Sensex witnesses steepest one-day drop in nearly two years, and the scary story is far from over
It was mayhem at Dalal Street recently as both benchmark indices, the S&P BSE Sensex and the NSE Nifty, plunged sharply. In fact, the day marked one of the steepest drops in almost two years. The bears dominated every sector, except the technology pack, as weak global cues and disappointing performance by banking giant HDFC Bank fuelled a sharp decline in investor sentiment. This wiped out thousands of crores of money, most of it coming from small investors. The reasons for the decline were foreign rather than domestic, but losses were for the real. The global economic scenario plays a vital role in making or breaking market sense and this has been proved once again. European shares extended losses due to more hawkish remarks from European Central Bank (ECB) officials, dampening expectations of interest rate cuts. Additionally, discouraging Chinese growth data and rising US bond yields further fuelled concerns and triggered widespread profit-booking. According to market experts, the correction was triggered by elevated valuations. Optimism regarding earnings and GDP growth for Financial Year 2024 was already factored into the market, leading to profit booking. The correction, in this context, reflects a market reassessment of these optimistic projections.

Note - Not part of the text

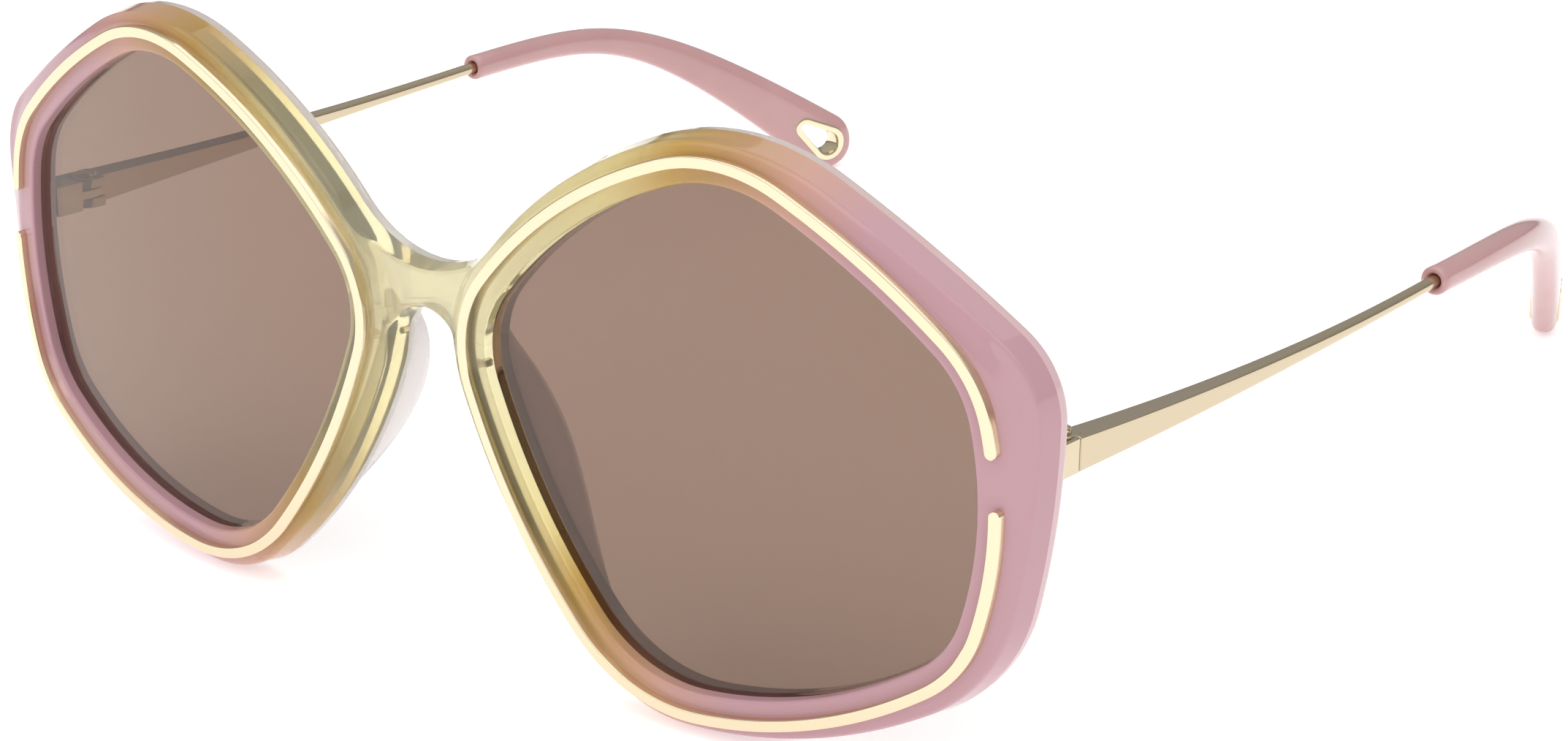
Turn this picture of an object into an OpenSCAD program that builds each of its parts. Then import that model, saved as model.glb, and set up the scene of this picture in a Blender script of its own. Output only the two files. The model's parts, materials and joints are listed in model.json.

The banking sector, particularly the high-beta Nifty Bank index, witnessed a nosedive correction. HDFC Bank's disappointing numbers, combined with broader concerns over delays in US Federal Reserve rate cuts, significantly impacted market sentiments. The Nifty Bank index, comprising major players like SBI, HDFC Bank and ICICI Bank, sank 4.28 per cent, contributing significantly to the overall market decline. The Indian market, like any other market, is exposed to the interconnected world economy and even a slight negative sentiment can trigger a downslide. Two wars are already raging and the chances of these wars spilling across borders are quite real. Even the sea routes from where most Indian goods reach Europe are at risk and incidents of attacks on ships have been reported. This does not augur well for world economy in general and Indian businesses in particular. It could delay order deliveries and hit the profit margins and was likely to result in a choppy share market. In this scenario, small investors are at maximum risk as they do not have enough funds to hedge their investments. They need to diversify their investment portfolio across different sectors and asset classes can help mitigate sector-specific downturns. Besides, keeping abreast of global economic developments is crucial. Regularly monitoring international events, central bank policies and economic indicators can help investors make informed decisions. For its part, the Government must ensure that investor interests are safeguarded and SEBI must keep a close watch on the price movement and act before things get out of hand. Understanding the reasons behind market fluctuations and adopting prudent investment strategies can help investors navigate through challenging times.